━━ Information provided

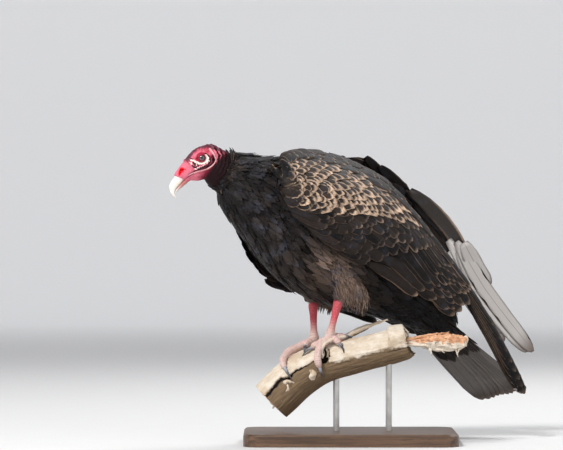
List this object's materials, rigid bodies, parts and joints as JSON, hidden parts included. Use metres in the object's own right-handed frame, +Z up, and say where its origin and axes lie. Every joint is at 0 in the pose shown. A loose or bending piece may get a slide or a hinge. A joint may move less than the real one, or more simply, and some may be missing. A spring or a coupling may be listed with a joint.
{
  "type": "turkey vulture model",
  "caption": "Life-size model of a hunched turkey vulture with drooping wings, gripping a cut length of branch held on rods over a flat base",
  "frame": {"origin": "centre of the underside of the stand's base", "axes": "+Z up; the branch runs along X with its saw cut at -X and its torn end at +X; the bird's breast faces -X and 30 degrees towards -Y"},
  "size_m": [0.5891, 0.4029, 0.4767],
  "materials": {
    "plumage": "black-brown feathers with a faint sheen",
    "flight_feathers": "dark brown vanes, the coverts edged with tan and the undersides silvery",
    "skin_red": "bare wrinkled red skin",
    "leg_skin": "scaly pink-red skin, whitened lower down",
    "horn": "smooth ivory horn",
    "claw": "dark grey horn",
    "eye": "wet, glossy and dark",
    "bark": "weathered pale wood, torn and orange-brown at one end",
    "stand_wood": "dark satin wood",
    "steel": "brushed"
  },
  "bodies": {
    "root": {"trunk": "plumage", "thigh_left": "plumage", "thigh_right": "plumage", "neck": "skin_red", "head": "skin_red", "eye_left": "eye", "eye_right": "eye", "bill_upper": "horn", "bill_lower": "horn", "tail": "flight_feathers", "wing_left_coverts": "flight_feathers", "wing_left_secondaries": "flight_feathers", "wing_left_primaries": "flight_feathers", "wing_right_coverts": "flight_feathers", "wing_right_secondaries": "flight_feathers", "wing_right_primaries": "flight_feathers", "leg_left": "leg_skin", "leg_right": "leg_skin", "claw_left_1": "claw", "claw_left_2": "claw", "claw_left_3": "claw", "claw_left_4": "claw", "claw_right_1": "claw", "claw_right_2": "claw", "claw_right_3": "claw", "claw_right_4": "claw", "perch_branch": "bark", "stand_base": "stand_wood", "stand_rod_1": "steel", "stand_rod_2": "steel"}
  },
  "joints": []
}
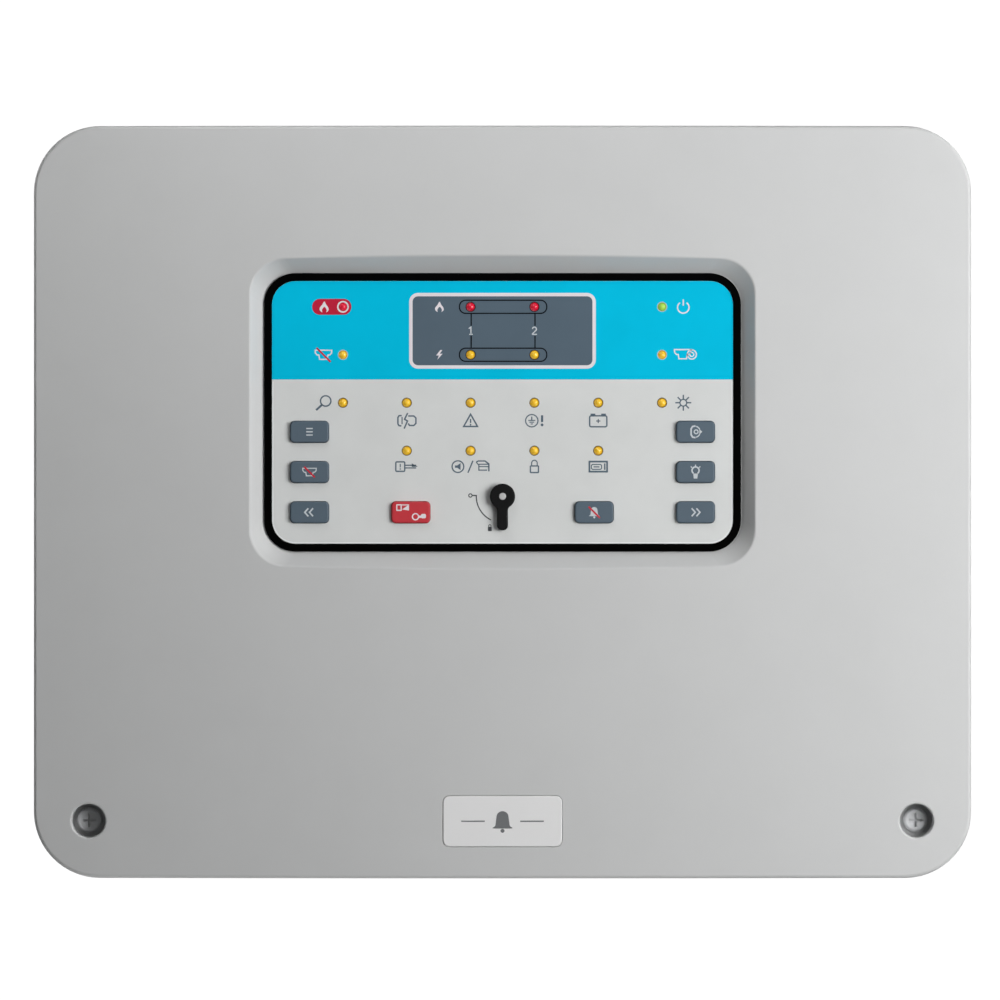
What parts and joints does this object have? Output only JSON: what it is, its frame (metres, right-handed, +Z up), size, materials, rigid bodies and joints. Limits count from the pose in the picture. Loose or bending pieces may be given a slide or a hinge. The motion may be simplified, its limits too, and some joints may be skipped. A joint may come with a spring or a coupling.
{
  "type": "fire alarm control panel",
  "caption": "Wall-mounted fire alarm panel: hinged plastic cover with an indicator and button display over a back box that holds the boards, power supply and batteries.",
  "frame": {"origin": "centre of the back face, on the wall, in the middle of the four wall-fixing holes", "axes": "+X to the right seen from the front, +Y into the wall, +Z up; the front face looks along -Y"},
  "size_m": [0.318, 0.0962, 0.255],
  "materials": {
    "cover_plastic": "fine moulded texture, light grey",
    "box_plastic": "fine moulded texture, light grey",
    "black_plastic": "satin black",
    "overlay_film": "fine-grained polyester film, printed",
    "led_yellow": "diffused epoxy lens",
    "led_red": "diffused epoxy lens",
    "led_green": "diffused epoxy lens",
    "circuit_board": "green solder mask",
    "zinc_steel": "zinc plated",
    "stainless_steel": "ground bright",
    "key_plastic": "satin moulded black",
    "key_dot": "light grey moulded pin",
    "chip_plastic": "moulded epoxy",
    "socket_plastic": "glass-filled black",
    "badge_plastic": "smooth satin",
    "nylon": "natural nylon",
    "brass": "machined",
    "battery_case": "moulded dark grey",
    "tinned_brass": "tinned",
    "red_insulation": "soft vinyl",
    "black_insulation": "soft vinyl",
    "brown_insulation": "soft vinyl",
    "blue_insulation": "soft vinyl",
    "earth_insulation": "soft vinyl, green with a yellow stripe",
    "terminal_plastic": "moulded green",
    "relay_plastic": "moulded blue",
    "capacitor_sleeve": "shrink sleeve",
    "fuse_cover": "moulded black",
    "ribbon_grey": "ribbed flat cable with one red edge",
    "supply_aluminium": "mill finish sheet",
    "supply_laminate": "paper phenolic board",
    "transformer_tape": "taped winding and ferrite core",
    "mains_plastic": "off-white moulded",
    "key_slate": "satin silicone-coated keycap",
    "key_red": "satin silicone-coated keycap"
  },
  "bodies": {
    "box": {"back_box": "box_plastic", "hinge_pins": "stainless_steel", "post_inserts": "brass", "battery_tray": "zinc_steel", "battery_left": "battery_case", "battery_right": "battery_case", "battery_tabs": "tinned_brass", "red_boots": "red_insulation", "black_boots": "black_insulation", "main_board": "circuit_board", "box_screws": "zinc_steel", "terminal_blocks": "terminal_plastic", "terminal_screws": "zinc_steel", "relays": "relay_plastic", "capacitors": "capacitor_sleeve", "board_fuses": "fuse_cover", "logic_chips": "chip_plastic", "main_socket": "socket_plastic", "ribbon_cable": "ribbon_grey", "supply_base": "supply_aluminium", "supply_cover": "supply_aluminium", "supply_board": "supply_laminate", "supply_components": "transformer_tape", "supply_terminals": "black_plastic", "mains_block": "mains_plastic", "mains_terminal_screws": "brass", "earth_stud": "brass", "red_wires": "red_insulation", "black_wires": "black_insulation", "brown_wire": "brown_insulation", "blue_wire": "blue_insulation", "earth_wire": "earth_insulation"},
    "cover": {"front_cover": "cover_plastic", "display_bezel": "black_plastic", "overlay_panel": "overlay_film", "yellow_leds": "led_yellow", "red_leds": "led_red", "green_led": "led_green", "led_spacers": "black_plastic", "display_board": "circuit_board", "display_board_screws": "zinc_steel", "tact_switches": "black_plastic", "key_switch": "black_plastic", "display_chips": "chip_plastic", "buzzer": "black_plastic", "display_socket": "socket_plastic", "badge_plate": "badge_plastic", "screw_retainers": "nylon"},
    "key": {"key_lever": "key_plastic", "key_pin": "key_dot"},
    "cover_screw_left": {"cover_screw_left": "zinc_steel"},
    "cover_screw_right": {"cover_screw_right": "zinc_steel"},
    "button_function": {"button_function": "key_slate"},
    "button_mute_buzzer": {"button_mute_buzzer": "key_slate"},
    "button_previous": {"button_previous": "key_slate"},
    "button_evacuate": {"button_evacuate": "key_red"},
    "button_silence": {"button_silence": "key_slate"},
    "button_reset": {"button_reset": "key_slate"},
    "button_lamp_test": {"button_lamp_test": "key_slate"},
    "button_next": {"button_next": "key_slate"}
  },
  "joints": [
    {"name": "cover_hinge", "type": "hinge", "parent": "box", "child": "cover", "pos_m": [0, -0.058, 0.1249], "axis": [-1, 0, 0], "range_deg": [0, 105], "deforming": ["ribbon_cable"]},
    {"name": "button_function_press", "type": "slide", "parent": "cover", "child": "button_function", "axis": [0, 1, 0], "range_m": [0, 0.001], "stiffness_N_per_m": 800, "springref_m": -0.001},
    {"name": "button_mute_buzzer_press", "type": "slide", "parent": "cover", "child": "button_mute_buzzer", "axis": [0, 1, 0], "range_m": [0, 0.001], "stiffness_N_per_m": 800, "springref_m": -0.001},
    {"name": "button_previous_press", "type": "slide", "parent": "cover", "child": "button_previous", "axis": [0, 1, 0], "range_m": [0, 0.001], "stiffness_N_per_m": 800, "springref_m": -0.001},
    {"name": "button_evacuate_press", "type": "slide", "parent": "cover", "child": "button_evacuate", "axis": [0, 1, 0], "range_m": [0, 0.001], "stiffness_N_per_m": 800, "springref_m": -0.001},
    {"name": "button_silence_press", "type": "slide", "parent": "cover", "child": "button_silence", "axis": [0, 1, 0], "range_m": [0, 0.001], "stiffness_N_per_m": 800, "springref_m": -0.001},
    {"name": "button_reset_press", "type": "slide", "parent": "cover", "child": "button_reset", "axis": [0, 1, 0], "range_m": [0, 0.001], "stiffness_N_per_m": 800, "springref_m": -0.001},
    {"name": "button_lamp_test_press", "type": "slide", "parent": "cover", "child": "button_lamp_test", "axis": [0, 1, 0], "range_m": [0, 0.001], "stiffness_N_per_m": 800, "springref_m": -0.001},
    {"name": "button_next_press", "type": "slide", "parent": "cover", "child": "button_next", "axis": [0, 1, 0], "range_m": [0, 0.001], "stiffness_N_per_m": 800, "springref_m": -0.001},
    {"name": "key_turn", "type": "hinge", "parent": "cover", "child": "key", "pos_m": [0, -0.0904, 0.0019], "axis": [0, 1, 0], "range_deg": [0, 90]},
    {"name": "cover_screw_left_turn", "type": "hinge", "parent": "cover", "child": "cover_screw_left", "pos_m": [-0.14035, -0.0805, -0.1081], "axis": [0, 1, 0], "continuous": true},
    {"name": "cover_screw_right_turn", "type": "hinge", "parent": "cover", "child": "cover_screw_right", "pos_m": [0.14035, -0.0805, -0.1081], "axis": [0, 1, 0], "continuous": true}
  ]
}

━━━━

From the records above, report the count of lines containing "this" and nothing more.

2